Theoretical predictions
The density of baryonic matter can be obtained indirectly from two independent methods.
The theory ofBig Bang nucleosynthesis predicts the observed abundance of the chemical elements. If there are more baryons, then there should also be more helium, lithium and heavier elements synthesized during the Big Bang. Agreement with observed abundances requires that baryonic matter makes up between 4–5% of the universe's critical density.
Detailed analysis of the small irregularities in the cosmic microwave background, especially the second peak. The details are technical, but are based on the fact that baryonic matter interacts with photons and therefore leaves a visible imprint on the CMB.

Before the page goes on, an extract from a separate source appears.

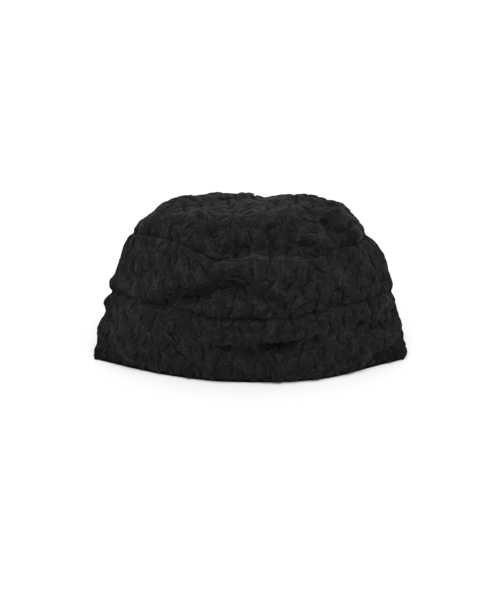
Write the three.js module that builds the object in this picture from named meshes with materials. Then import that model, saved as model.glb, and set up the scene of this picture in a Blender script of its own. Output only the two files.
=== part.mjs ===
// A lace beanie: a soft brimless hat sewn from three pieces of raised floral lace on a black ground
// cloth. A conical lower band carries the hem, an upper band sits on it, and a domed crown tip
// closes the top. The hat stands on its hem. It has been stored flat, so its plan is a pointed oval
// with a soft crease at each side, and its crown has slumped into a dented plateau.
// Millimetres, +Z up, -Y is the front. The origin is the middle of the hem, on the surface below it.
import * as THREE from "three";

// Overall form
const HEM_WIDTH = 253; // side crease to side crease, along X
const HEM_DEPTH = 100; // front to back at the hem, along Y
const HAT_HEIGHT = 131; // surface to the crown's plateau
const SIDE_CREASE = 1.3; // how pointed the pinched sections are: 0 is a plain oval
const NOSE = 0.1; // share of a plain oval that is left, so that the points are rounded

// Cloth
const WALL = 2.4; // ground cloth with its lace
const HEM_WALL = 3.2; // the hem is turned up once
const HEM_TURN = 11; // height of the turned-up hem
const HEM_STEP = 2; // how far below its top edge the turn thins out
const CREASE_WALL = 3; // extra cloth gathered in a side crease
const SEAM_GAP = 0.3; // between two pieces that are sewn to each other
const SEAM_DIP = 1; // how far a seam pulls the outer face in
const SEAM_ROLL = 5; // how wide the cloth rolls over towards a seam

// Mesh
const COLUMNS = 96; // around the hat, with one on each side crease
const COLUMN_CROWDING = 0.12; // how much closer they stand on the front and back than at the sides
const ROW_CROWDING = 0.5; // how much closer rows stand at a piece's edges than in its middle
const LOWER_ROWS = 9;
const UPPER_ROWS = 8;
const CROWN_ROWS = 11;
const SLOPE_STEP = 1e-3; // for slopes taken by difference

// Horizontal sections from the hem to the middle of the crown. up is a share of HAT_HEIGHT, wide of
// half of HEM_WIDTH, front and back of half of HEM_DEPTH, and droop a share of HAT_HEIGHT by which
// the middle of the front and back hangs below the sides. pinch says how pointed the section is.
const SECTIONS = [
  { name: "hem", up: 0, wide: 1, front: 1, back: 1, droop: 0, pinch: 1 },
  { name: "lower_a", up: 0.16, wide: 0.972, front: 1.09, back: 1.09, droop: 0, pinch: 0.95 },
  { name: "lower_b", up: 0.32, wide: 0.925, front: 1.17, back: 1.165, droop: 0.01, pinch: 0.9 },
  { name: "band_seam", up: 0.45, wide: 0.9, front: 1.2, back: 1.2, droop: 0.025, pinch: 0.85 },
  { name: "upper_a", up: 0.57, wide: 0.868, front: 1.22, back: 1.21, droop: 0.03, pinch: 0.75 },
  { name: "upper_b", up: 0.7, wide: 0.815, front: 1.2, back: 1.19, droop: 0.035, pinch: 0.65 },
  { name: "crown_seam", up: 0.815, wide: 0.742, front: 1.15, back: 1.13, droop: 0.045, pinch: 0.55 },
  { name: "crown_a", up: 0.885, wide: 0.675, front: 1.04, back: 1.02, droop: 0.035, pinch: 0.4 },
  { name: "crown_b", up: 0.94, wide: 0.6, front: 0.9, back: 0.88, droop: 0.02, pinch: 0.2 },
  { name: "rim", up: 0.98, wide: 0.5, front: 0.75, back: 0.75, droop: 0.01, pinch: 0.1 },
  { name: "plateau_a", up: 0.99, wide: 0.34, front: 0.5, back: 0.52, droop: 0, pinch: 0 },
  { name: "plateau_b", up: 0.985, wide: 0.17, front: 0.25, back: 0.26, droop: 0, pinch: 0 },
  { name: "middle", up: 0.985, wide: 0, front: 0, back: 0, droop: 0, pinch: 0 },
];

// Dents in the cloth, and bulges where depth is below 0. at is the middle of the dent and reach how
// far it reaches along x, y and z, as shares of half of HEM_WIDTH, half of HEM_DEPTH and HAT_HEIGHT.
// tilt turns it in the front view, in degrees, and steep says how abrupt its sides are. depth is a
// share of HAT_HEIGHT, into the cloth.
const DENTS = [
  { name: "crown_dent", at: [0.17, -0.95, 0.9], reach: [0.44, 0.6, 0.1], tilt: 0, steep: 2, depth: 0.09 },
  { name: "upper_buckle", at: [-0.1, -1.2, 0.6], reach: [0.45, 0.8, 0.06], tilt: -2, steep: 1, depth: 0.035 },
  { name: "buckle_pit", at: [-0.35, -1.1, 0.61], reach: [0.16, 0.8, 0.05], tilt: 0, steep: 1, depth: 0.03 },
  { name: "lower_buckle", at: [0.14, -1.1, 0.24], reach: [0.3, 0.8, 0.06], tilt: 0, steep: 1, depth: 0.045 },
  { name: "right_fold", at: [0.82, -0.4, 0.29], reach: [0.14, 0.6, 0.04], tilt: -15, steep: 1, depth: 0.02 },
  { name: "left_hem", at: [-0.5, -1, 0.05], reach: [0.35, 0.8, 0.15], tilt: 0, steep: 1, depth: 0.025 },
  { name: "left_side", at: [-0.9, 0, 0.62], reach: [0.2, 0.8, 0.1], tilt: 0, steep: 1, depth: 0.025 },
  { name: "right_side", at: [0.9, 0, 0.42], reach: [0.2, 0.8, 0.08], tilt: 0, steep: 1, depth: -0.025 },
  { name: "left_shoulder", at: [-0.48, 0.3, 1.01], reach: [0.13, 0.6, 0.08], tilt: 0, steep: 1, depth: -0.045 },
  { name: "right_shoulder", at: [0.6, 0.3, 0.97], reach: [0.2, 0.6, 0.1], tilt: 0, steep: 1, depth: -0.04 },
];

// Waves in the crown seam, seen from the front: x and long are shares of half of HEM_WIDTH, and
// lift is a share of HAT_HEIGHT by which the cloth has pulled the seam up. They fade out round the
// sides, between the two shares of the hat's depth in WAVES_FADE, which run from 1 at the front.
const SEAM_WAVES = [
  { name: "left", x: -0.5, long: 0.22, lift: 0.075 },
  { name: "right", x: 0.78, long: 0.2, lift: -0.03 },
];
const WAVES_FADE = { none: -0.2, full: 0.4 };

// The sections as curves over the run from the hem to the middle of the crown.
const KEYS = ["up", "wide", "front", "back", "droop", "pinch"];
const places = [0];
SECTIONS.slice(1).forEach((section, i) => {
  const below = SECTIONS[i];
  const rise = (section.up - below.up) * HAT_HEIGHT;
  const across = ((section.wide - below.wide) * HEM_WIDTH) / 2;
  places.push(places[i] + Math.hypot(rise, across));
});
const RUN = places[places.length - 1]; // length of the side profile
const curves = new THREE.CubicInterpolant(
  places.map((place) => place / RUN),
  SECTIONS.flatMap((section) => KEYS.map((key) => section[key])),
  KEYS.length,
);

function sectionAt(along) {
  const values = curves.evaluate(THREE.MathUtils.clamp(along, 0, 1));
  return Object.fromEntries(KEYS.map((key, i) => [key, values[i]]));
}

function placeOf(name) {
  return places[SECTIONS.findIndex((section) => section.name === name)] / RUN;
}

// 0 at the hem, which stays level for the hat to stand on, and 1 from the top of its turn up.
function freed(along) {
  return THREE.MathUtils.smoothstep(along * RUN, 0, HEM_TURN);
}

// Half of the plan outline's depth, from -1 at the front to 1 at the back, against the sine of the
// angle round the hat: an oval, or a pointed oval with a rounded nose where the section is pinched.
function depthShape(sine, pinch) {
  const size = Math.abs(sine);
  return Math.sign(sine) * ((1 - NOSE) * size ** (1 + SIDE_CREASE * pinch) + NOSE * size);
}

// A point of the hat before its dents. inset moves it in from the outer face, through the cloth.
function plainPoint(angle, along, inset) {
  const here = sectionAt(along);
  const next = sectionAt(along + SLOPE_STEP);
  const last = sectionAt(along - SLOPE_STEP);
  const sine = Math.sin(angle);
  const cosine = Math.cos(angle);
  const rise = (next.up - last.up) * HAT_HEIGHT;
  const taper = ((last.wide - next.wide) * HEM_WIDTH) / 2;
  const slope = Math.hypot(rise, taper);
  const sideways = inset * (rise / slope);
  const down = inset * (taper / slope) * freed(along);
  const crease = inset > 0 ? CREASE_WALL * here.pinch : 0;
  const halfWidth = Math.max((here.wide * HEM_WIDTH) / 2 - sideways - crease, 0);
  const depthShare = sine < 0 ? here.front : here.back;
  const halfDepth = Math.max((depthShare * HEM_DEPTH) / 2 - sideways, 0);
  return new THREE.Vector3(
    halfWidth * cosine,
    halfDepth * depthShape(sine, here.pinch),
    (here.up - here.droop * sine * sine) * HAT_HEIGHT - down,
  );
}

function outward(angle, along) {
  const a = Math.min(along, 1 - 2 * SLOPE_STEP);
  const round = plainPoint(angle + SLOPE_STEP, a, 0).sub(plainPoint(angle - SLOPE_STEP, a, 0));
  const up = plainPoint(angle, a + SLOPE_STEP, 0).sub(plainPoint(angle, Math.max(a - SLOPE_STEP, 0), 0));
  return round.cross(up).normalize();
}

function dentDepth(point) {
  return DENTS.reduce((sum, dent) => {
    const turn = THREE.MathUtils.degToRad(dent.tilt);
    const [long, deep, high] = dent.reach;
    const x = point.x - (dent.at[0] * HEM_WIDTH) / 2;
    const y = point.y - (dent.at[1] * HEM_DEPTH) / 2;
    const z = point.z - dent.at[2] * HAT_HEIGHT;
    const u = (x * Math.cos(turn) + z * Math.sin(turn)) / ((long * HEM_WIDTH) / 2);
    const v = y / ((deep * HEM_DEPTH) / 2);
    const w = (z * Math.cos(turn) - x * Math.sin(turn)) / (high * HAT_HEIGHT);
    return sum + dent.depth * HAT_HEIGHT * Math.exp(-((u * u + v * v + w * w) ** dent.steep));
  }, 0);
}

// Where each seam runs at an angle round the hat.
const BAND_SEAM = placeOf("band_seam");
const bandSeam = () => BAND_SEAM;

const CROWN_SEAM = placeOf("crown_seam");
function crownSeam(angle) {
  const across = plainPoint(angle, CROWN_SEAM, 0).x / (HEM_WIDTH / 2);
  const facing = THREE.MathUtils.smoothstep(-Math.sin(angle), WAVES_FADE.none, WAVES_FADE.full);
  const lift = SEAM_WAVES.reduce(
    (sum, wave) => sum + wave.lift * Math.exp(-(((across - wave.x) / wave.long) ** 2)),
    0,
  );
  return CROWN_SEAM + (facing * lift * HAT_HEIGHT) / RUN;
}

// The seams draw the outer face in.
function seamDip(angle, along) {
  const away = Math.min(Math.abs(along - bandSeam()), Math.abs(along - crownSeam(angle))) * RUN;
  return SEAM_DIP * Math.max(1 - away / SEAM_ROLL, 0) ** 2;
}

function clothPoint(angle, along, side) {
  const single = THREE.MathUtils.smoothstep(along * RUN, HEM_TURN - HEM_STEP, HEM_TURN);
  const wall = THREE.MathUtils.lerp(HEM_WALL, WALL, single);
  const inset = side === "inside" ? wall : seamDip(angle, along);
  const dent = dentDepth(plainPoint(angle, along, 0)) * freed(along);
  return plainPoint(angle, along, inset).addScaledVector(outward(angle, along), -dent);
}

// Rings of points from one edge of a piece to the other. from and to give the edges at an angle.
function rings(from, to, rows, side) {
  return Array.from({ length: rows + 1 }, (_, i) => {
    const rowTurn = (2 * Math.PI * i) / rows;
    const share = (rowTurn - ROW_CROWDING * Math.sin(rowTurn)) / (2 * Math.PI);
    return Array.from({ length: COLUMNS }, (__, j) => {
      const turn = (2 * Math.PI * j) / COLUMNS;
      const angle = turn + COLUMN_CROWDING * Math.sin(2 * turn);
      return clothPoint(angle, THREE.MathUtils.lerp(from(angle), to(angle), share), side);
    });
  });
}

// Joins neighbouring rings with faces. A ring of one point is a pole, and a closed strip joins its
// last ring to its first.
function strip(ringList, closed) {
  const positions = ringList.flat().flatMap((p) => [p.x, p.y, p.z]);
  const starts = [];
  ringList.reduce((start, list) => {
    starts.push(start);
    return start + list.length;
  }, 0);
  const faces = [];
  const last = closed ? ringList.length : ringList.length - 1;
  for (let i = 0; i < last; i++) {
    const k = (i + 1) % ringList.length;
    for (let j = 0; j < COLUMNS; j++) {
      const m = (j + 1) % COLUMNS;
      if (ringList[i].length === 1) faces.push(starts[i], starts[k] + m, starts[k] + j);
      else if (ringList[k].length === 1) faces.push(starts[i] + j, starts[i] + m, starts[k]);
      else
        faces.push(
          ...[starts[i] + j, starts[i] + m, starts[k] + m],
          ...[starts[i] + j, starts[k] + m, starts[k] + j],
        );
    }
  }
  return new THREE.BufferGeometry()
    .setAttribute("position", new THREE.Float32BufferAttribute(positions, 3))
    .setIndex(faces);
}

function band(from, to, rows) {
  const outside = rings(from, to, rows, "outside");
  const inside = rings(from, to, rows, "inside").reverse();
  return strip([...outside, ...inside], true);
}

function tip(from, rows) {
  const outside = rings(from, () => 1, rows, "outside");
  const inside = rings(from, () => 1, rows, "inside");
  const poles = [inside, outside].map((list) => [list.pop()[0]]);
  return strip([poles[0], ...inside.reverse(), ...outside, poles[1]], false);
}

const lace = new THREE.MeshStandardMaterial({ color: 0x232323, roughness: 0.9, metalness: 0 });

function sewnPiece(name, geometry) {
  geometry.computeVertexNormals();
  const mesh = new THREE.Mesh(geometry, lace.clone());
  mesh.name = name;
  return mesh;
}

const halfGap = SEAM_GAP / 2 / RUN;
const above = (seam) => (angle) => seam(angle) + halfGap;
const below = (seam) => (angle) => seam(angle) - halfGap;

const hat = new THREE.Group();
hat.add(
  sewnPiece("lower_band", band(() => 0, below(bandSeam), LOWER_ROWS)),
  sewnPiece("upper_band", band(above(bandSeam), below(crownSeam), UPPER_ROWS)),
  sewnPiece("crown_tip", tip(above(crownSeam), CROWN_ROWS)),
);

export default hat;
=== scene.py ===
"""The looks of a soft black lace beanie that stands open on its hem with its crown pressed in."""

import math

import bpy
import numpy as np
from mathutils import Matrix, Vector
from mathutils.bvhtree import BVHTree


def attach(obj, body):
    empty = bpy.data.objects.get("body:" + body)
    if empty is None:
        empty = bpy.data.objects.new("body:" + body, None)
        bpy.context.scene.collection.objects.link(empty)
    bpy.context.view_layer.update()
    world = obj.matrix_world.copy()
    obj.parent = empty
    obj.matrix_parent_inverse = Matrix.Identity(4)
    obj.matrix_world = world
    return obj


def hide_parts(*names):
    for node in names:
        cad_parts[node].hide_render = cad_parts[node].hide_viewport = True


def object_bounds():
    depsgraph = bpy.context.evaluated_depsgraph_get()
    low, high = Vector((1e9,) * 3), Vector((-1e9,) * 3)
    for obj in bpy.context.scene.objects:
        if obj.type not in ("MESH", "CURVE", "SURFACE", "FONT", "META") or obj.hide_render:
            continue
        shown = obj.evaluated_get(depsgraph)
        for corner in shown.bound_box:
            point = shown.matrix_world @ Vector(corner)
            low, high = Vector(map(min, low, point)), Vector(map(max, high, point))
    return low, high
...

The CMB constraint is much more precise than the BBN constraint, but the two are in agreement.
Observations
The density of baryonic matter can be obtained directly by summing up all the known baryonic matter. This is highly nontrivial, since although luminous matter such as stars and galaxies are easily summed, baryonic matter can also exist in highly non-luminous form, such as black holes, planets, and highly diffuse interstellar gas. Nonetheless it can still be done, using techniques such as:
Sufficient diffuse, baryonic gas or dust would be visible when backlit by stars. The resulting spectra can be used to infer the mass between the star and the observer.
Prior to 2017, the result came to about 70% of the theoretical predictions.
Resolution
The missing baryon problem was proclaimed solved in 2017, when two groups of scientists working independently found the missing baryons in intergalactic matter. The missing baryons had been postulated to exist as hot strands between galaxy pairs. Because the strands are so diffuse, and because they are not hot enough to emit X-rays, they are difficult to detect. The groups used the Sunyaev–Zeldovich effect to measure the density of the strands. If there are baryons present, light from the cosmic microwave background should scatter off them, losing some energy. These show up as very dim patches in the CMB. The patches are too dim to see directly, but when overlaid with the visible galaxy distribution, become detectable. The density of the strands comes up to about 30% of the baryonic density, the exact amount needed to solve the problem.